:: TASK INPUTS

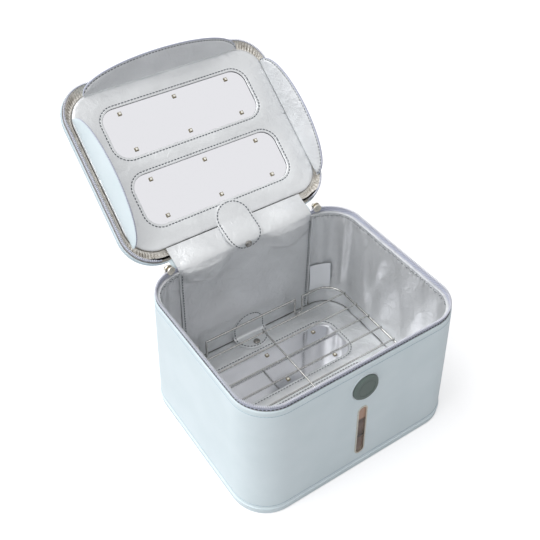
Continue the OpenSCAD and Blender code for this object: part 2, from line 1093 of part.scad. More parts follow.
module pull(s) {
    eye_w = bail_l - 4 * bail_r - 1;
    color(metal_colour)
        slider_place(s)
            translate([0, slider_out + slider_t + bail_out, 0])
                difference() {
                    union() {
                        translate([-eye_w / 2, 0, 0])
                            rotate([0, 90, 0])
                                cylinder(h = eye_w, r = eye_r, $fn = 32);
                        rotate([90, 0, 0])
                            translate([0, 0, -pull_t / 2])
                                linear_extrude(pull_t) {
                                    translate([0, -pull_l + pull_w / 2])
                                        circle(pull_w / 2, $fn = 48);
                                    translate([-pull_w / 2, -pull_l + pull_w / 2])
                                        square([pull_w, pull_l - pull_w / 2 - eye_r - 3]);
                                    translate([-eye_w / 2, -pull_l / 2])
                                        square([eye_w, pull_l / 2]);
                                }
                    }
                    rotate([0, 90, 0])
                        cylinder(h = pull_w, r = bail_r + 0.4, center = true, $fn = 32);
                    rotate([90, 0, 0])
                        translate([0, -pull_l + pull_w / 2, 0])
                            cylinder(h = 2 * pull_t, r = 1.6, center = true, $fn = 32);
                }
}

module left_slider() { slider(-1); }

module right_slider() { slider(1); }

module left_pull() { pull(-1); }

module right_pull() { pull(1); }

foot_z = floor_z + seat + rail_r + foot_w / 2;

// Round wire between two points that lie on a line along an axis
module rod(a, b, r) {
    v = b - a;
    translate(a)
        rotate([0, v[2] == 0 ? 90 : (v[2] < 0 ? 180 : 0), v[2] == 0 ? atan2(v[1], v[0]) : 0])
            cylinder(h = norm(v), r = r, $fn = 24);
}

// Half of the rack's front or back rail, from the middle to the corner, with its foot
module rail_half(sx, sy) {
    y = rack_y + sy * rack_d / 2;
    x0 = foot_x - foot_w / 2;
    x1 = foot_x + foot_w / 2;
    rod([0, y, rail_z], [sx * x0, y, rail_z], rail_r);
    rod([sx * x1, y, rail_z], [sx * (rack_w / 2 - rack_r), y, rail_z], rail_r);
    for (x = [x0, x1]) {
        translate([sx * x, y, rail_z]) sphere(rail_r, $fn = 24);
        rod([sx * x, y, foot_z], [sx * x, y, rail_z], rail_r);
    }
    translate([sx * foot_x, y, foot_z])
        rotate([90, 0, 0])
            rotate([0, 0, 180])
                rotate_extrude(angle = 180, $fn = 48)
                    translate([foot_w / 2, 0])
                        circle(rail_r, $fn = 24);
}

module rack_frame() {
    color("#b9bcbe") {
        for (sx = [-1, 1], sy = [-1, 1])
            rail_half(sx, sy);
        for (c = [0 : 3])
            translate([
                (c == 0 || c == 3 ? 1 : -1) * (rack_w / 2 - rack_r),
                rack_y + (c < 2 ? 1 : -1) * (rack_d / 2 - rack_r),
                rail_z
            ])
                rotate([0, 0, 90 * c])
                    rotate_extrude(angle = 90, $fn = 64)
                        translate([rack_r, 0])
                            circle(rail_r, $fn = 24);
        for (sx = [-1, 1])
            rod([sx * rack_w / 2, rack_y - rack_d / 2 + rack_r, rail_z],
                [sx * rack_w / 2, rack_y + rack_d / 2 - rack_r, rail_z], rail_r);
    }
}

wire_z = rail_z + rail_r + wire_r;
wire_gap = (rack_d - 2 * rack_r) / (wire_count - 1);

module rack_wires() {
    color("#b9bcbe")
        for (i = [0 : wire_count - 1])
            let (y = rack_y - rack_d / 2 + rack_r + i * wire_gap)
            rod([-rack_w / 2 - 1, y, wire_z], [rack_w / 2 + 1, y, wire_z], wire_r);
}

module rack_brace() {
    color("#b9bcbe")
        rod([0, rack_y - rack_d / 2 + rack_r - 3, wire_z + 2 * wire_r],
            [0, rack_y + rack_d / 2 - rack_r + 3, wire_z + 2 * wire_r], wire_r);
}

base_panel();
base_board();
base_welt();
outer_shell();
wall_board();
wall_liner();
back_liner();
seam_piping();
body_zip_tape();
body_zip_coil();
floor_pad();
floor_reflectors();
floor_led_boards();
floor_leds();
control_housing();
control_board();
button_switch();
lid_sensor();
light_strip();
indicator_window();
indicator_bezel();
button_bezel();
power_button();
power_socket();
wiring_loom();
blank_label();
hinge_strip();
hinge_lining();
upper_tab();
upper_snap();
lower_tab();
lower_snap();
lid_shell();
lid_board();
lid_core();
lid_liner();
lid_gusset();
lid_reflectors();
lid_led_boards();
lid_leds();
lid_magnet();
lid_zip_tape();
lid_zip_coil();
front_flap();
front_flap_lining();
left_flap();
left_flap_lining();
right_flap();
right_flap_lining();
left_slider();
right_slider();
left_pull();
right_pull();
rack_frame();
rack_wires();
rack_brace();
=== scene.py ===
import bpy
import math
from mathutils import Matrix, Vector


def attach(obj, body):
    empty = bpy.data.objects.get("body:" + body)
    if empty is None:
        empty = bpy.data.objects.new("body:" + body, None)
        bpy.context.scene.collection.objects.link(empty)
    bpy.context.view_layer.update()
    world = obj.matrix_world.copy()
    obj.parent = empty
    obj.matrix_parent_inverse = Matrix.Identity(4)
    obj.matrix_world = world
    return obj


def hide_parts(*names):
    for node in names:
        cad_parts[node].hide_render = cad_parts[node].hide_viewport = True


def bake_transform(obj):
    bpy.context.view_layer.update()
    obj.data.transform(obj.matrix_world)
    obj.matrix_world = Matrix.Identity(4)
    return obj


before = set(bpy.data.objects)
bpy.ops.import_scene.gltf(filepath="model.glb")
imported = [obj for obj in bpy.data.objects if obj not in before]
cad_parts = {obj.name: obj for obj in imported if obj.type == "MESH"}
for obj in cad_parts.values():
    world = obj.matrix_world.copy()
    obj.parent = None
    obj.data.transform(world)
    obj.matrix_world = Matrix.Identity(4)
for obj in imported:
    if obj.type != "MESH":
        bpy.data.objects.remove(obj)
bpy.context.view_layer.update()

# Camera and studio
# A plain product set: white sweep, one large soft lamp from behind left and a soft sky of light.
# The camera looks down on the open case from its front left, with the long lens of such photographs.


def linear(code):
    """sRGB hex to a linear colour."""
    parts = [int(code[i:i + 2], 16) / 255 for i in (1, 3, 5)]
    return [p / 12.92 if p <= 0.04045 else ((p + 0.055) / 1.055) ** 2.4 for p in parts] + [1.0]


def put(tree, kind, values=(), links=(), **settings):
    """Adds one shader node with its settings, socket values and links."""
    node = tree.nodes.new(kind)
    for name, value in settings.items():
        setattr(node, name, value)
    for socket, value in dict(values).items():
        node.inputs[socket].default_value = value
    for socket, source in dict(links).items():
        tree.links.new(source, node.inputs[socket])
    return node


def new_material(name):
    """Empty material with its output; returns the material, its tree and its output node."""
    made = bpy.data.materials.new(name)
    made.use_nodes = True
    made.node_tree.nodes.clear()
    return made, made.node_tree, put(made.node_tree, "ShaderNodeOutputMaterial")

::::
:: TASK INPUTS

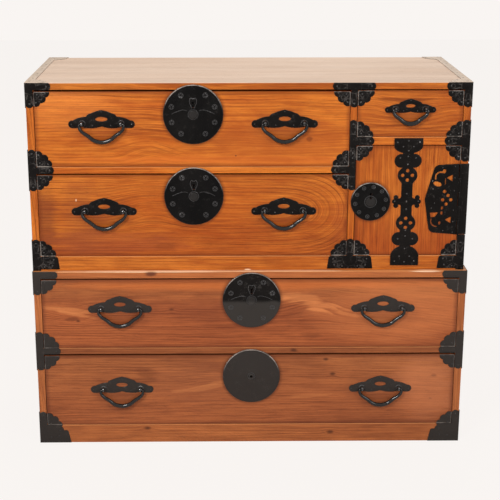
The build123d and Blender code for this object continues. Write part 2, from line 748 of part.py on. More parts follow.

::::
:: TASK INPUTS

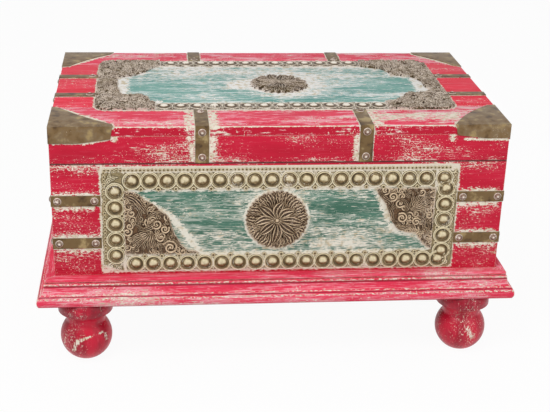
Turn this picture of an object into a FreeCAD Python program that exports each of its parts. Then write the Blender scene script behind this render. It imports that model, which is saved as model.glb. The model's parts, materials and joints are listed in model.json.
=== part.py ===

::::

Produce only the lines from the line containing "base_panel();" through the line containing "bpy.data.objects.remove(obj)", inclusive of both, exactly as they stand in the entries above.

▸ **ANSWER FOR THIS EXERCISE**:
base_panel();
base_board();
base_welt();
outer_shell();
wall_board();
wall_liner();
back_liner();
seam_piping();
body_zip_tape();
body_zip_coil();
floor_pad();
floor_reflectors();
floor_led_boards();
floor_leds();
control_housing();
control_board();
button_switch();
lid_sensor();
light_strip();
indicator_window();
indicator_bezel();
button_bezel();
power_button();
power_socket();
wiring_loom();
blank_label();
hinge_strip();
hinge_lining();
upper_tab();
upper_snap();
lower_tab();
lower_snap();
lid_shell();
lid_board();
lid_core();
lid_liner();
lid_gusset();
lid_reflectors();
lid_led_boards();
lid_leds();
lid_magnet();
lid_zip_tape();
lid_zip_coil();
front_flap();
front_flap_lining();
left_flap();
left_flap_lining();
right_flap();
right_flap_lining();
left_slider();
right_slider();
left_pull();
right_pull();
rack_frame();
rack_wires();
rack_brace();
=== scene.py ===
import bpy
import math
from mathutils import Matrix, Vector


def attach(obj, body):
    empty = bpy.data.objects.get("body:" + body)
    if empty is None:
        empty = bpy.data.objects.new("body:" + body, None)
        bpy.context.scene.collection.objects.link(empty)
    bpy.context.view_layer.update()
    world = obj.matrix_world.copy()
    obj.parent = empty
    obj.matrix_parent_inverse = Matrix.Identity(4)
    obj.matrix_world = world
    return obj


def hide_parts(*names):
    for node in names:
        cad_parts[node].hide_render = cad_parts[node].hide_viewport = True


def bake_transform(obj):
    bpy.context.view_layer.update()
    obj.data.transform(obj.matrix_world)
    obj.matrix_world = Matrix.Identity(4)
    return obj


before = set(bpy.data.objects)
bpy.ops.import_scene.gltf(filepath="model.glb")
imported = [obj for obj in bpy.data.objects if obj not in before]
cad_parts = {obj.name: obj for obj in imported if obj.type == "MESH"}
for obj in cad_parts.values():
    world = obj.matrix_world.copy()
    obj.parent = None
    obj.data.transform(world)
    obj.matrix_world = Matrix.Identity(4)
for obj in imported:
    if obj.type != "MESH":
        bpy.data.objects.remove(obj)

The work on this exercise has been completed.